Time to set up my hifi. Hungry for some music, I started building the second-station first, though it is different and simpler than last year's incarnation. Remember the second-system is for really low-level listening at the wee hours (more on this in the same link). It must have excellent details at very low level. This year's version when I began:

Second-station
Digital: Linn Karik used as CDP
Preamp: ARC SP-9
Amp: McIntosh 2200
Speakers: Focal 705V

And as it is NOW, just a few days later:

Digital: Meridian 506-24
LP: Thorens TD-125/SME 3009/Benz-Micro Silver
Preamp: ARC SP-9
Amp: Almarro 205D (EL84 SE amp)
Speakers: Almarro M1A

This second system metamorphosed over the next few days.
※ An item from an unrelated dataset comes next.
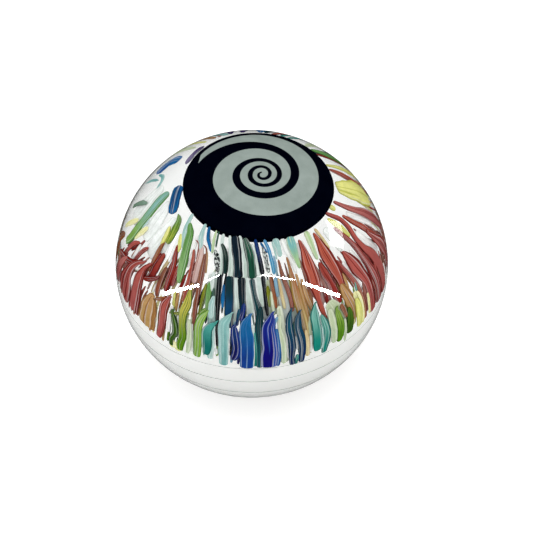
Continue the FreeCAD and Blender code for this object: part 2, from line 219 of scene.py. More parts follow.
# top colour, bottom colour, colour of the fine lines and edges, each 0 to 255
PALETTE = {
    "ink": ((8, 14, 22), (6, 12, 20), (2, 4, 10)),
    "flecked": ((10, 18, 20), (12, 14, 18), (4, 6, 10)),
    "dark_green": ((12, 52, 40), (10, 44, 40), (4, 20, 16)),
    "bottle": ((36, 86, 66), (16, 66, 48), (6, 36, 26)),
    "navy_green": ((8, 26, 40), (8, 34, 44), (2, 8, 20)),
    "black_teal": ((4, 22, 30), (10, 54, 70), (2, 8, 14)),
    "ink_navy": ((10, 50, 110), (10, 16, 26), (4, 8, 16)),
    "blue": ((20, 100, 160), (60, 130, 170), (120, 180, 200)),
    "pale_aqua": ((146, 184, 180), (158, 190, 184), (196, 212, 208)),
    "aqua_leaf": ((110, 170, 170), (150, 184, 130), (180, 200, 170)),
    "dark_teal": ((8, 44, 50), (8, 66, 110), (4, 26, 36)),
    "sea_teal": ((10, 56, 62), (12, 84, 92), (6, 34, 40)),
    "red_brown": ((130, 82, 62), (142, 72, 50), (96, 40, 24)),
    "brown_tan": ((150, 88, 58), (206, 190, 132), (150, 120, 60)),
    "ruby": ((172, 84, 66), (162, 74, 60), (106, 18, 10)),
    "ruby_deep": ((146, 58, 48), (134, 34, 28), (96, 8, 6)),
    "ruby_dark": ((122, 30, 20), (116, 20, 14), (84, 6, 4)),
    "ruby_rose": ((166, 80, 72), (160, 80, 76), (104, 18, 14)),
    "ruby_tan": ((150, 60, 56), (176, 124, 84), (130, 50, 34)),
    "pale_green": ((166, 194, 140), (164, 190, 150), (196, 206, 170)),
    "rose": ((176, 104, 98), (156, 84, 82), (120, 38, 34)),
    "pale_rose": ((206, 180, 172), (190, 160, 154), (160, 110, 100)),
    "rose_brown": ((150, 92, 80), (136, 86, 80), (104, 50, 42)),
    "yellow": ((224, 222, 134), (214, 214, 126), (186, 188, 84)),
    "pale_yellow": ((226, 224, 160), (220, 220, 150), (240, 236, 190)),
    "green": ((104, 152, 84), (126, 162, 104), (70, 118, 50)),
    "moss": ((104, 144, 66), (150, 164, 60), (76, 110, 30)),
    "aqua_lime": ((128, 174, 170), (122, 162, 76), (92, 134, 66)),
    "edge_blue": ((18, 86, 134), (16, 102, 158), (8, 56, 104)),
    "purple": ((60, 42, 92), (116, 106, 140), (40, 34, 80)),
    "cobalt": ((14, 92, 146), (10, 54, 128), (40, 100, 156)),
    "tan": ((180, 140, 92), (176, 140, 84), (140, 96, 50)),
    "pale_tan": ((206, 186, 140), (206, 196, 150), (176, 140, 90)),
    "pine": ((70, 104, 20), (50, 84, 10), (26, 60, 4)),
    "olive": ((190, 180, 80), (84, 126, 14), (50, 96, 6)),
    "dark_olive": ((120, 124, 24), (104, 116, 30), (80, 90, 10)),
    "sage": ((184, 196, 160), (172, 188, 156), (206, 214, 190)),
    "lime": ((142, 174, 84), (126, 162, 64), (90, 136, 42)),
    "teal": ((70, 150, 140), (10, 104, 96), (6, 84, 78)),
    "aqua": ((122, 172, 168), (104, 158, 156), (150, 190, 186)),
    "navy": ((10, 44, 100), (4, 6, 76), (16, 40, 118)),
    "ultramarine": ((14, 30, 120), (5, 0, 104), (36, 70, 150)),
    "navy_teal": ((8, 72, 92), (4, 30, 76), (4, 48, 74)),
    "teal_green": ((110, 172, 158), (12, 126, 112), (8, 96, 90)),
    "grass": ((130, 160, 64), (80, 128, 16), (54, 100, 8)),
    "grey_blue": ((130, 166, 186), (120, 150, 160), (80, 130, 170)),
    "pale_grey": ((190, 204, 198), (176, 192, 182), (214, 222, 218)),
    "grey_green": ((120, 150, 130), (104, 130, 110), (84, 110, 96)),
    "white": ((250, 250, 248), (250, 250, 248), (236, 238, 236)),
    "milky": ((240, 243, 241), (236, 240, 238), (222, 227, 223)),
    "brown": ((140, 84, 44), (150, 90, 56), (106, 50, 24)),
}
FLECKS = {"flecked": 9.0}
materials = {}
for name, tones in PALETTE.items():
    top, bottom, line = (rgb(*tone) for tone in tones)
    materials[name] = cane_glass("cane_" + name, top, bottom, line, FLECKS.get(name))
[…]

Things I noticed in passing:
-after I moved the Linn CDP to the main system, I substituted the Meridian. While the Karik sounded great as soon as I powered it on, this was not true for the 506. For several days I was not totally satisfied with the sound, but it came alive eventually. The 2 players should sound on par, though I'd give the Karik the edge still.
-the SE tube amp brought greater details, of course. It's amazing the efficiency of the Focal and Almarro speakers (despite their mid-80's db ratings)
-So did the Almarro speakers. Perhaps more on these when I have time.


Damn you, Maggie!

While I started to play some CDs which were delivered after I left NYC last time, I lost no time to build my main system. I decided this time it's going to be the Magnepan MMG. Damn those "proprietary" sockets and tiny screws and tiny allen wrenches!! After about 2 hours I managed to rebuild my main system, which is for another article. After all the strenuous work starting in the middle of the night, I was famished and went across the street for some FOOD. The sesame bagel with sausage and egg hit the spot, and the coffee lifted the spirits. Who said hifi nerds don't get enough exercise?

This year I experimented with many things in trying to bring the performance of Maggie closer to my beloved Martin Logan Source. It is impossible but the effort is worth it. Stay tuned.

It's pretty cold here for the end of March. Mom had the heat on, which helped her to keep her hard-boiled eggs warm.